■ What the task asks:
Only the lines from the start of the data through the one containing "return np.concatenate((-side[::-1], front, side))" belong in your answer; return them exactly.

-- START --

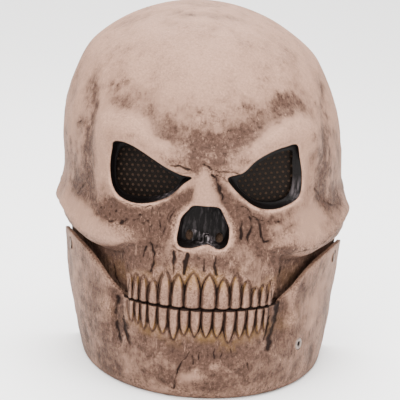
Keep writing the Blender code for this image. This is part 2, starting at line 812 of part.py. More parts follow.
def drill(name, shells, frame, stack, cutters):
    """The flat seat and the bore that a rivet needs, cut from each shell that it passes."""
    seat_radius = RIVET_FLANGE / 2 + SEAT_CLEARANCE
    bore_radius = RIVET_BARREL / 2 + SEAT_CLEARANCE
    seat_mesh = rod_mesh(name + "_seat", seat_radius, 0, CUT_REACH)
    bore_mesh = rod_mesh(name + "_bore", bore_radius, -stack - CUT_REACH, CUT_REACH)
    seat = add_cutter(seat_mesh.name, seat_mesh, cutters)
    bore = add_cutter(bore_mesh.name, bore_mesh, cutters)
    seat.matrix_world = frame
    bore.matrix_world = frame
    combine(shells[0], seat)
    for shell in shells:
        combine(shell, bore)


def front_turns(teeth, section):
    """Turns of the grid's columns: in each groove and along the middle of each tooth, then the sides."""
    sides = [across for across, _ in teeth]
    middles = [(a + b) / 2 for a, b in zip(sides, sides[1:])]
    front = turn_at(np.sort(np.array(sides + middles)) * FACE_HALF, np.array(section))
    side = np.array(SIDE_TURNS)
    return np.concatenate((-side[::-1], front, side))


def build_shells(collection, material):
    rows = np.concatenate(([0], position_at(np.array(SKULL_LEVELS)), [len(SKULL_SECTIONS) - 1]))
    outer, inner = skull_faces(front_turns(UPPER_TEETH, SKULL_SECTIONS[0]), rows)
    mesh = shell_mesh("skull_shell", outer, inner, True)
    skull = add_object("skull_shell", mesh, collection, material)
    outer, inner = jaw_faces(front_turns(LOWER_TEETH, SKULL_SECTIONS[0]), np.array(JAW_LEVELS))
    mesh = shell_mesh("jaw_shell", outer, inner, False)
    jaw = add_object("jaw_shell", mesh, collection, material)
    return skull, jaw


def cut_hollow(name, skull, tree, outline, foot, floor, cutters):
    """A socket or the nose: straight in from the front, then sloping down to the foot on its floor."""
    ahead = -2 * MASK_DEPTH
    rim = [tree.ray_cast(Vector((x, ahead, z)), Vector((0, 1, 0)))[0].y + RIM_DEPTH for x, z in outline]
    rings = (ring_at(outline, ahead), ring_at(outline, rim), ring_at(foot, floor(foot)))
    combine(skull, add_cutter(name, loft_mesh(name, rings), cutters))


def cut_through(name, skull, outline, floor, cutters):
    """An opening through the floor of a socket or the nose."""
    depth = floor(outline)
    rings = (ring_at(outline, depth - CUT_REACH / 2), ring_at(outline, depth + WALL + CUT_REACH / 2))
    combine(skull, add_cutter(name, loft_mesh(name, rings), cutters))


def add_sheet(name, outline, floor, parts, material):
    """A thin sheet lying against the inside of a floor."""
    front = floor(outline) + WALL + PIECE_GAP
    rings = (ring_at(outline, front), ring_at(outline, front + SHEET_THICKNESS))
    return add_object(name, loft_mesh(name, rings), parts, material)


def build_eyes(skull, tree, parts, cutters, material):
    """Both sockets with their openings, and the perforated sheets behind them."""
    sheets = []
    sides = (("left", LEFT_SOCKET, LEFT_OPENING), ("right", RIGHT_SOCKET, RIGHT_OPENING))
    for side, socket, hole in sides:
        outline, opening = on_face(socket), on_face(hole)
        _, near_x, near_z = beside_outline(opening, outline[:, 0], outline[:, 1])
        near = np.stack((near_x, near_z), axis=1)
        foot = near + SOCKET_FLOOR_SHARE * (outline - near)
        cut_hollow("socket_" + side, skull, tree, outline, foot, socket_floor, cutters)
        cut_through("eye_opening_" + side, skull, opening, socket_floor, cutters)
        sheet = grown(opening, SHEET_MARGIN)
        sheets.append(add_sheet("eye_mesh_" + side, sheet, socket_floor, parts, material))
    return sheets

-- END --

■ Final answer:
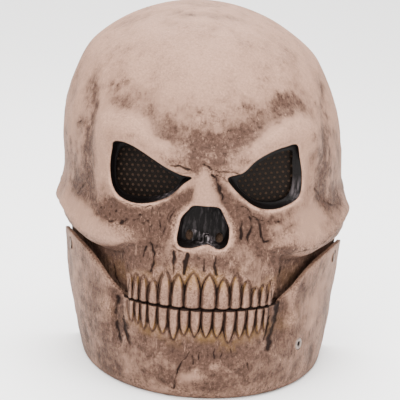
Keep writing the Blender code for this image. This is part 2, starting at line 812 of part.py. More parts follow.
def drill(name, shells, frame, stack, cutters):
    """The flat seat and the bore that a rivet needs, cut from each shell that it passes."""
    seat_radius = RIVET_FLANGE / 2 + SEAT_CLEARANCE
    bore_radius = RIVET_BARREL / 2 + SEAT_CLEARANCE
    seat_mesh = rod_mesh(name + "_seat", seat_radius, 0, CUT_REACH)
    bore_mesh = rod_mesh(name + "_bore", bore_radius, -stack - CUT_REACH, CUT_REACH)
    seat = add_cutter(seat_mesh.name, seat_mesh, cutters)
    bore = add_cutter(bore_mesh.name, bore_mesh, cutters)
    seat.matrix_world = frame
    bore.matrix_world = frame
    combine(shells[0], seat)
    for shell in shells:
        combine(shell, bore)


def front_turns(teeth, section):
    """Turns of the grid's columns: in each groove and along the middle of each tooth, then the sides."""
    sides = [across for across, _ in teeth]
    middles = [(a + b) / 2 for a, b in zip(sides, sides[1:])]
    front = turn_at(np.sort(np.array(sides + middles)) * FACE_HALF, np.array(section))
    side = np.array(SIDE_TURNS)
    return np.concatenate((-side[::-1], front, side))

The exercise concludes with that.